** START DATASET EXCERPT **

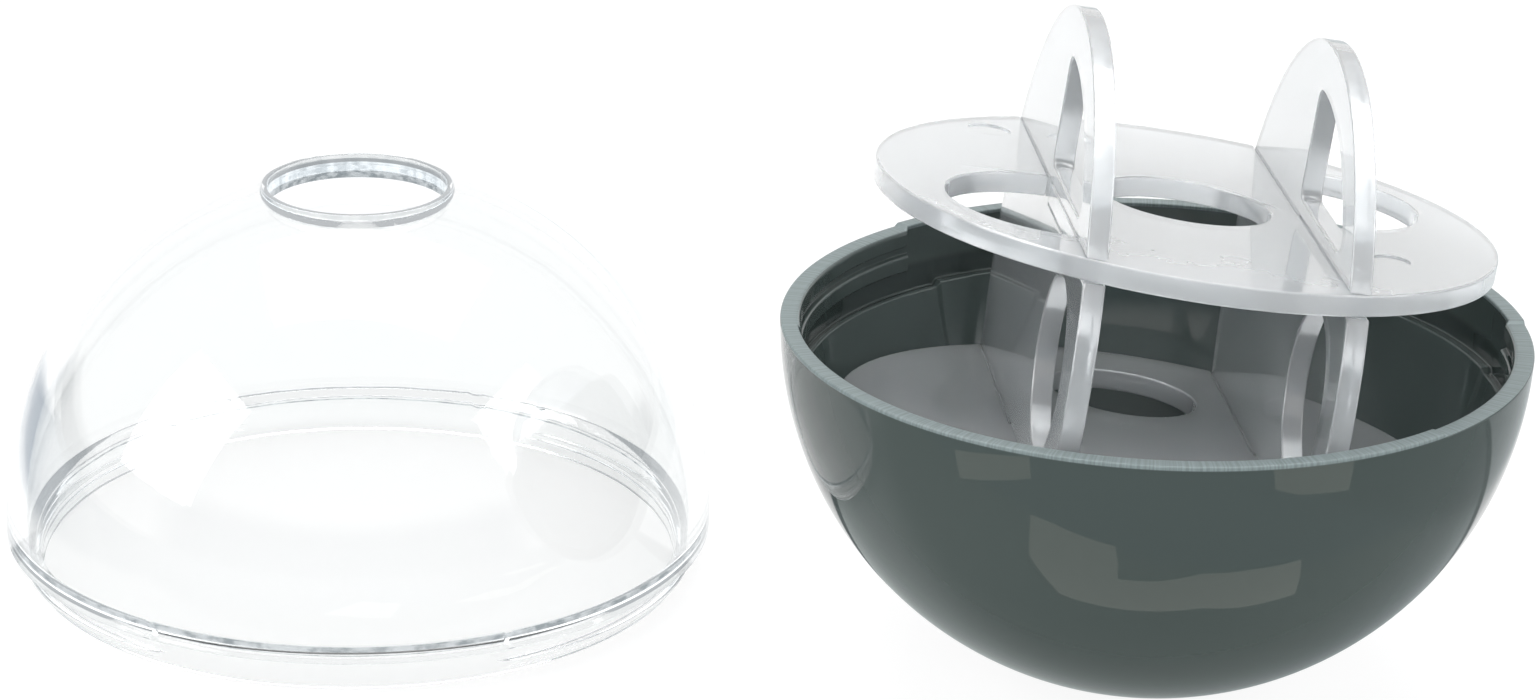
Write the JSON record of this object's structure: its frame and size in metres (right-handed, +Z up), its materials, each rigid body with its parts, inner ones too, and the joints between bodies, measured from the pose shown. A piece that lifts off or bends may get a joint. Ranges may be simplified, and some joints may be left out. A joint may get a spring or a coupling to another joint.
{
  "type": "treat dispensing ball",
  "caption": "Opened pet treat ball: clear dome with a round treat hole, dark bowl, and a labyrinth of crossed round plates leaning in the bowl.",
  "frame": {"origin": "on the floor, midway between the axes of the standing dome and the bowl", "axes": "+Z up, +X from the dome's axis to the bowl's axis"},
  "size_m": [0.1496, 0.07, 0.0646],
  "materials": {
    "clear_dome": "clear polished plastic",
    "bowl": "gloss",
    "labyrinth": "milky translucent gloss"
  },
  "bodies": {
    "bowl": {"bowl": "bowl"},
    "labyrinth": {"upper_disc": "labyrinth", "lower_disc": "labyrinth", "left_plate": "labyrinth", "right_plate": "labyrinth"},
    "dome": {"clear_dome": "clear_dome"}
  },
  "joints": [
    {"name": "dome_lift", "type": "slide", "parent": "bowl", "child": "dome", "axis": [0, 0, 1], "range_m": [0, 0.07]},
    {"name": "labyrinth_lift", "type": "slide", "parent": "bowl", "child": "labyrinth", "axis": [0, 0, 1], "range_m": [0, 0.05]}
  ]
}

** END DATASET EXCERPT **

## GIVEN INSTRUCTION
Give back the data above exactly as it appears.

## WORKED ANSWER
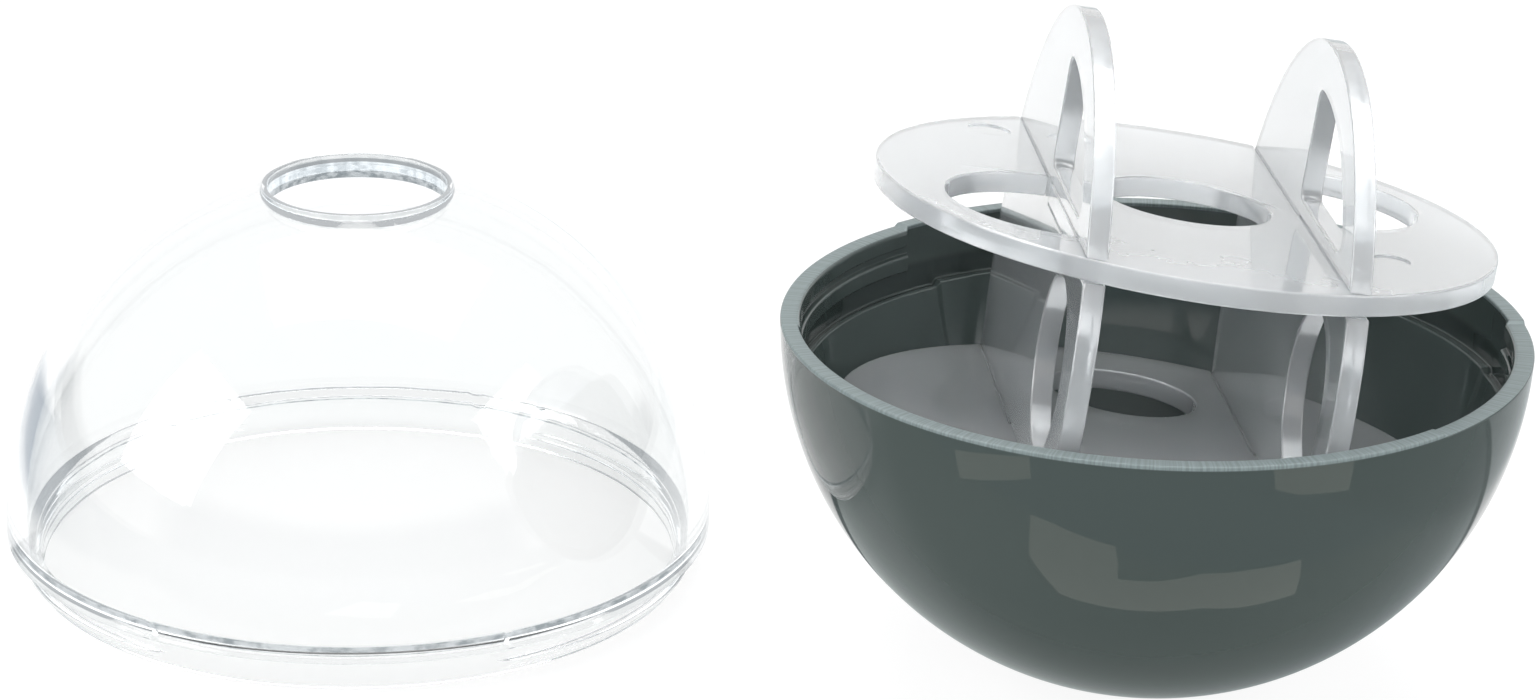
Write the JSON record of this object's structure: its frame and size in metres (right-handed, +Z up), its materials, each rigid body with its parts, inner ones too, and the joints between bodies, measured from the pose shown. A piece that lifts off or bends may get a joint. Ranges may be simplified, and some joints may be left out. A joint may get a spring or a coupling to another joint.
{
  "type": "treat dispensing ball",
  "caption": "Opened pet treat ball: clear dome with a round treat hole, dark bowl, and a labyrinth of crossed round plates leaning in the bowl.",
  "frame": {"origin": "on the floor, midway between the axes of the standing dome and the bowl", "axes": "+Z up, +X from the dome's axis to the bowl's axis"},
  "size_m": [0.1496, 0.07, 0.0646],
  "materials": {
    "clear_dome": "clear polished plastic",
    "bowl": "gloss",
    "labyrinth": "milky translucent gloss"
  },
  "bodies": {
    "bowl": {"bowl": "bowl"},
    "labyrinth": {"upper_disc": "labyrinth", "lower_disc": "labyrinth", "left_plate": "labyrinth", "right_plate": "labyrinth"},
    "dome": {"clear_dome": "clear_dome"}
  },
  "joints": [
    {"name": "dome_lift", "type": "slide", "parent": "bowl", "child": "dome", "axis": [0, 0, 1], "range_m": [0, 0.07]},
    {"name": "labyrinth_lift", "type": "slide", "parent": "bowl", "child": "labyrinth", "axis": [0, 0, 1], "range_m": [0, 0.05]}
  ]
}